Power

Trump’s Labor Department Is Expanding Its Imposition of Religious Fundamentalism

The new appointee to the Department of Labor's Wages and Hours Division potentially has influence over its policies regarding family and maternity leave for private employers and government contractors.

[Photo: President Donald Trump listens during a meeting in the White House]
This is the latest administration move to exempt individuals and corporations claiming religious belief from LGBTQ anti-discrimination laws, which began with a Trump religious imposition executive order signed last May. Oliver Contreras - Pool/Getty Images

The U.S. Department of Labor (DOL) moved to further cement the imposition of fundamentalist Christian religious beliefs on economic and employment policies last week through a new directive and an appointment to the federal agency.

So-called religious freedom and natural law advocate Steven Begakis was on Monday appointed policy adviser to the agency’s Wages and Hours Division (WHD), which oversees enforcement of rules regarding family leave, wage theft, and employment discrimination. The news came just after DOL’s Office of Federal Contract Compliance Programs (OFCCP) on Friday announced a directive instructing its staff to “in all their activities … take into account recent U.S. Supreme Court decisions and White House executive orders that protect religious freedom,” according to a press release on the move, referencing the recent Masterpiece Cakeshop decision, Trinity Lutheran Church of Columbia, Inc. v. Comer, as well as the Hobby Lobby decision from the Court.

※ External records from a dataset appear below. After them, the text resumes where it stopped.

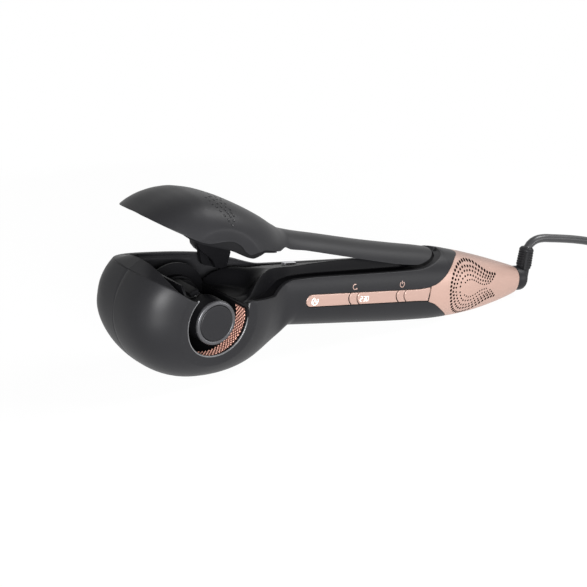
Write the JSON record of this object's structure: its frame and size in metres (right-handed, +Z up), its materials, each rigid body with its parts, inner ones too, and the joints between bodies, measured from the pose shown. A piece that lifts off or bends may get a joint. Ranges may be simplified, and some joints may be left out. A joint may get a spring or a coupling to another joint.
{
  "type": "automatic hair waver",
  "caption": "Handheld automatic hair waver with a hinged lid over a heated barrel, side opening, two buttons, rear cover and swivel mains lead.",
  "frame": {"origin": "centre of the box around the waver without its lead, on the surface it rests on", "axes": "+X along the handle towards the lead, +Y away from the side opening, +Z up"},
  "size_m": [0.5668, 0.0726, 0.1016],
  "materials": {
    "charcoal": "soft-touch matt",
    "black_plastic": "fine satin",
    "copper_paint": "metallic rose gold",
    "copper_gloss": "glossy metallic rose gold",
    "copper_lattice": "satin copper lattice",
    "steel": "turned",
    "tip_metal": "grey metallic",
    "barrel_metal": "satin",
    "ceramic": "dry white",
    "acetal": "natural",
    "board": "solder mask",
    "rubber": "soft",
    "cord_jacket": "satin PVC"
  },
  "bodies": {
    "body": {"near_casing": "charcoal", "far_casing": "charcoal", "mouth_rim": "charcoal", "deck": "black_plastic", "hinge_bracket": "black_plastic", "lid_spring": "steel", "pin_switch": "black_plastic", "barrel_tube": "barrel_metal", "barrel_stem": "barrel_metal", "ceramic_heater": "ceramic", "cool_tip": "black_plastic", "tip_ring": "tip_metal", "tip_disc": "charcoal", "chamber": "black_plastic", "chamber_liner": "copper_lattice", "rotor_bush": "black_plastic", "idler_pin": "steel", "motor": "steel", "chassis_plate": "steel", "strip_front": "copper_gloss", "strip_middle": "copper_gloss", "strip_rear": "copper_gloss", "button_switches": "black_plastic", "control_board": "board", "main_board": "board", "power_parts": "black_plastic", "buzzer": "black_plastic", "rear_cover": "copper_paint", "casing_screws": "steel", "cord_lead": "cord_jacket", "cord_coil": "cord_jacket", "plug_body": "cord_jacket", "plug_pins": "steel"},
    "lid": {"lid_shell": "charcoal", "lid_liner": "black_plastic", "hair_guide": "black_plastic", "lid_bumper": "rubber", "hinge_pin": "steel"},
    "rotor": {"rotor": "black_plastic", "rotor_gear": "acetal"},
    "idler": {"idler_gear": "acetal"},
    "pinion": {"motor_pinion": "acetal", "motor_shaft": "steel"},
    "swivel": {"swivel_collar": "charcoal", "swivel_flange": "black_plastic", "swivel_boot": "charcoal"},
    "timer_key": {"timer_button": "copper_gloss"},
    "power_key": {"power_button": "copper_gloss"},
    "plunger": {"lid_pin": "steel"}
  },
  "joints": [
    {"name": "lid_hinge", "type": "hinge", "parent": "body", "child": "lid", "pos_m": [0.05001, 0, 0.0417], "axis": [0, -1, 0], "range_deg": [0, 8.7], "stiffness_Nm_per_rad": 0.3, "springref_deg": -20.05},
    {"name": "timer_press", "type": "slide", "parent": "body", "child": "timer_key", "axis": [0, 1, 0], "range_m": [0, 0.0006], "stiffness_N_per_m": 2000, "springref_m": -0.0002},
    {"name": "power_press", "type": "slide", "parent": "body", "child": "power_key", "axis": [0, 1, 0], "range_m": [0, 0.0006], "stiffness_N_per_m": 2000, "springref_m": -0.0002},
    {"name": "pin_press", "type": "slide", "parent": "body", "child": "plunger", "axis": [-0.1359, 0, -0.9907], "range_m": [0, 0.0012]},
    {"name": "rotor_spin", "type": "hinge", "parent": "body", "child": "rotor", "pos_m": [-0.10219, 0, 0.03593], "axis": [0, 1, 0], "continuous": true},
    {"name": "idler_spin", "type": "hinge", "parent": "body", "child": "idler", "pos_m": [-0.08396, 0, 0.02549], "axis": [0, 1, 0], "continuous": true},
    {"name": "pinion_spin", "type": "hinge", "parent": "body", "child": "pinion", "pos_m": [-0.07616, 0, 0.02102], "axis": [0, 1, 0], "continuous": true},
    {"name": "cord_swivel", "type": "hinge", "parent": "body", "child": "swivel", "pos_m": [0.13239, 0, 0.01163], "axis": [0.9907, 0, -0.1359], "continuous": true}
  ],
  "couplings": [
    {"joint": "idler_spin", "follows": "rotor_spin", "ratio": -2.5},
    {"joint": "pinion_spin", "follows": "rotor_spin", "ratio": 5},
    {"joint": "pin_press", "follows": "lid_hinge", "m_per_rad": 0.0079}
  ]
}
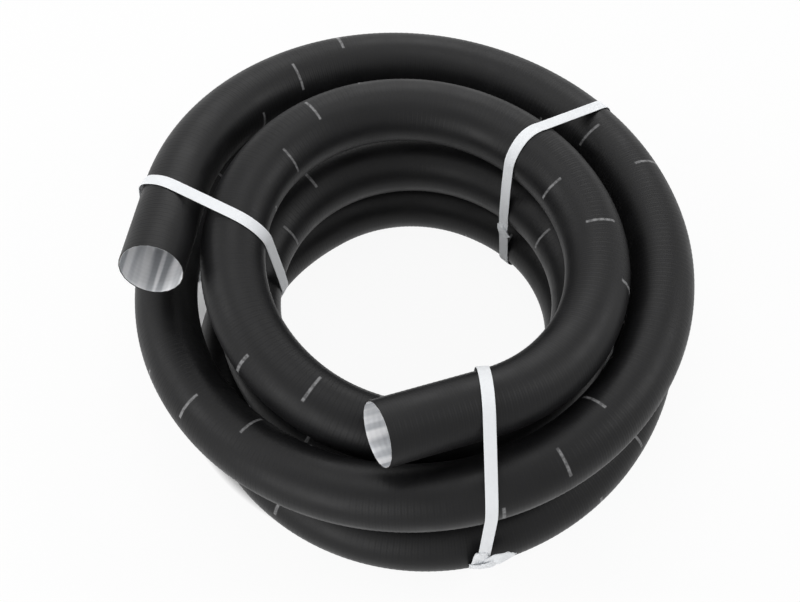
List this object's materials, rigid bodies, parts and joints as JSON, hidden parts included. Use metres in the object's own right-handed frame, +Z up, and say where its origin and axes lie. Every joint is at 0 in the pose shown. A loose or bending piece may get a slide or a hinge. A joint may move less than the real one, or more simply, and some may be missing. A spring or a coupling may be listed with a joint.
{
  "type": "flexible air duct",
  "caption": "Flexible heater air duct in a strapped coil, finely ribbed black outside with a foil lining, both ends open.",
  "frame": {"origin": "on the floor, under the middle of the coil's bounding box", "axes": "+Z up out of the coil, -Y towards the hose's open inner end at the front, -X towards its open outer end"},
  "size_m": [0.564, 0.5866, 0.2557],
  "materials": {
    "duct_jacket": "satin",
    "duct_liner": "bright foil",
    "strap_tape": "matt"
  },
  "bodies": {
    "root": {"duct_jacket": "duct_jacket", "duct_liner": "duct_liner", "strap_left": "strap_tape", "strap_left_knot": "strap_tape", "strap_back_right": "strap_tape", "strap_back_right_knot": "strap_tape", "strap_front": "strap_tape", "strap_front_knot": "strap_tape"}
  },
  "joints": []
}
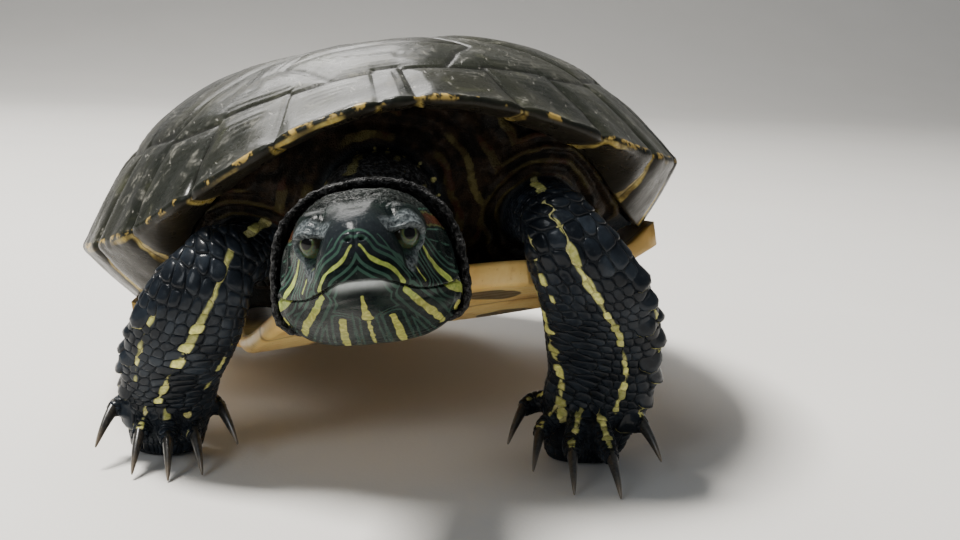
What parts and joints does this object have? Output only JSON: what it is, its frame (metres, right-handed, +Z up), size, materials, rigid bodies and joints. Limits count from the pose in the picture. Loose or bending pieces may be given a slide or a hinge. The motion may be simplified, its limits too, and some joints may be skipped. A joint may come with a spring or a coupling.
{
  "type": "red-eared slider turtle",
  "caption": "Life-size red-eared slider turtle standing on clawed feet, neck stretched forward, head turned a little to its right, low domed shell tipped to one side.",
  "frame": {"origin": "on the floor, under the middle of the whole animal's box", "axes": "-Y the way the animal faces, +X its left side, +Z up"},
  "size_m": [0.2023, 0.3124, 0.1117],
  "materials": {
    "shell": "worn horny plates, glossy dark olive-brown",
    "plastron": "smooth horny plates, ochre yellow",
    "skin": "scaly blue-black skin with pale yellow stripes",
    "eye": "wet and glossy",
    "claw": "satin horn"
  },
  "bodies": {
    "root": {"carapace": "shell", "plastron": "plastron", "trunk": "skin", "neck": "skin", "head": "skin", "lower_jaw": "skin", "eye_left": "eye", "eye_right": "eye", "tail": "skin", "fore_left_upper": "skin", "fore_left_lower": "skin", "fore_left_foot": "skin", "fore_left_claw_1": "claw", "fore_left_claw_2": "claw", "fore_left_claw_3": "claw", "fore_left_claw_4": "claw", "fore_left_claw_5": "claw", "fore_right_upper": "skin", "fore_right_lower": "skin", "fore_right_foot": "skin", "fore_right_claw_1": "claw", "fore_right_claw_2": "claw", "fore_right_claw_3": "claw", "fore_right_claw_4": "claw", "fore_right_claw_5": "claw", "hind_left_upper": "skin", "hind_left_lower": "skin", "hind_left_foot": "skin", "hind_left_claw_1": "claw", "hind_left_claw_2": "claw", "hind_left_claw_3": "claw", "hind_left_claw_4": "claw", "hind_right_upper": "skin", "hind_right_lower": "skin", "hind_right_foot": "skin", "hind_right_claw_1": "claw", "hind_right_claw_2": "claw", "hind_right_claw_3": "claw", "hind_right_claw_4": "claw"}
  },
  "joints": []
}
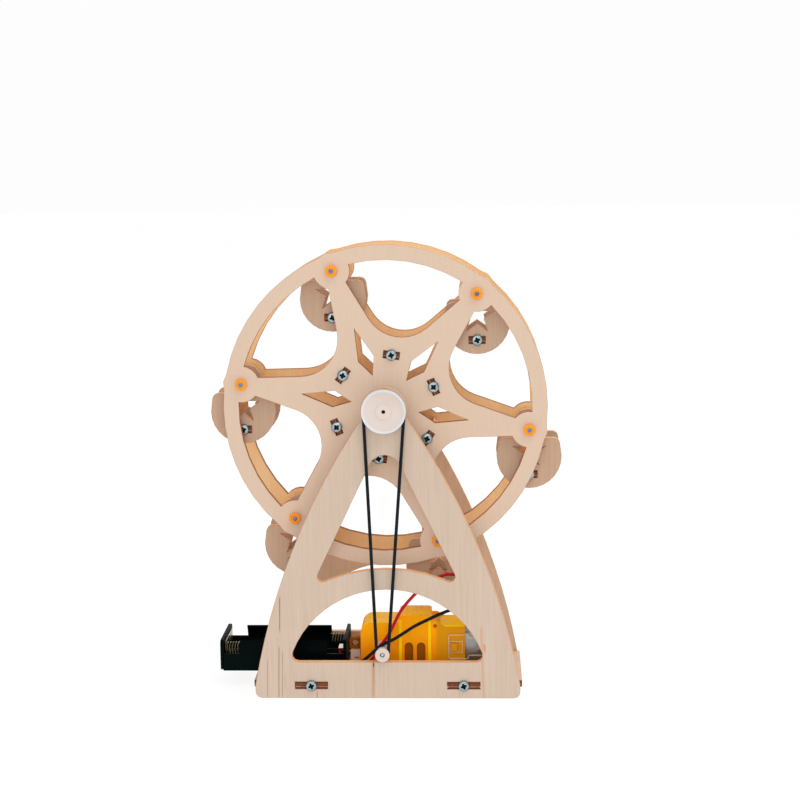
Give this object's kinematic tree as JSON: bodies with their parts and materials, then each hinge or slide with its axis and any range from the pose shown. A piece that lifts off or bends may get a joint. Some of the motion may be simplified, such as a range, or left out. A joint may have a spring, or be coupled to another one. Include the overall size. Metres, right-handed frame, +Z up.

The DOL directive imposing religious beliefs sets out new guidelines for the OFCCP to follow “in anticipation of an addition to the Department’s regulatory agenda followed by rule-making informed by public comment.” The guidelines won’t become an official regulation until the agency develops a formal rule that must pass several bureaucratic hurdles, including a public comment period, before being finalized and implemented.

According to Bloomberg BNA, the DOL’s directive doesn’t revoke or change the Obama administration’s 2014 executive order banning government contractors from discriminating against LGBTQ employees. “But it does task OFCCP auditors with granting companies—including those with no formal religious affiliation—a religious exemption from LGBT discrimination charges, if certain requirements are met.” 

“This is an attempt to encourage businesses to take taxpayer dollars and then fire people for being transgender,” said Harper Jean Tobin, director of policy at the National Center for Transgender Equality in a statement. “Religious organizations have ample protections under federal law, but they are not allowed to use federal money to discriminate against people. The language of this directive is so broad and so vague because it is part of a long line of attempts by this administration to sow confusion and encourage any employer to act on their worst prejudices. No employer should be allowed to use taxpayer dollars to fire someone because of who they are.”

This is the latest administration move to exempt individuals and corporations claiming religious belief from LGBTQ anti-discrimination laws, stemming from a Trump religious imposition executive order signed last May. So-called religious freedom laws, referred to here as “religious imposition” laws cover a range of legislation designed to shield private individuals and businesses from complying with nondiscrimination laws and to affirmatively deny services such as employment, housing, and reproductive health care based on a religious objection to that service or the population served. DOL’s move follows the establishment of a “religious liberty taskforce” by the U.S. Department of Justice (DOJ) on August 1st, as well as a new rule announced in March by the U.S. Department of Health and Human Services (HHS) allowing health-care providers to impose their religious views on the health care of their patients.

According to Bloomberg’s report, Begakis, an attorney who has a long history of publishing conservative work for both the University of California-Santa Barbara (UCSB) and Notre Dame student newspapers, will not directly control anti-discrimination policy for WHD but will be involved in setting policies regarding family leave and wage equality.

Writing for UCSB’s the Daily Nexus as an undergrad from 2008-2012, Begakis expressed a wide range of conservative opinions, including anti-choice and anti-LGBTQ sentiments. He now potentially has influence over DOL policies regarding family and maternity leave for private employers and government contractors. A former WHD official who spoke with Rewire.News on the condition of anonymity said political appointees like Begakis have broad autonomy when it comes to responsibilities, doing everything from conferring and working with other divisions to developing new policies to more general project management. “It seems strange that at first glance, he doesn’t have labor experience but given he’s in a junior-to-mid-level position, it’s not a red flag.”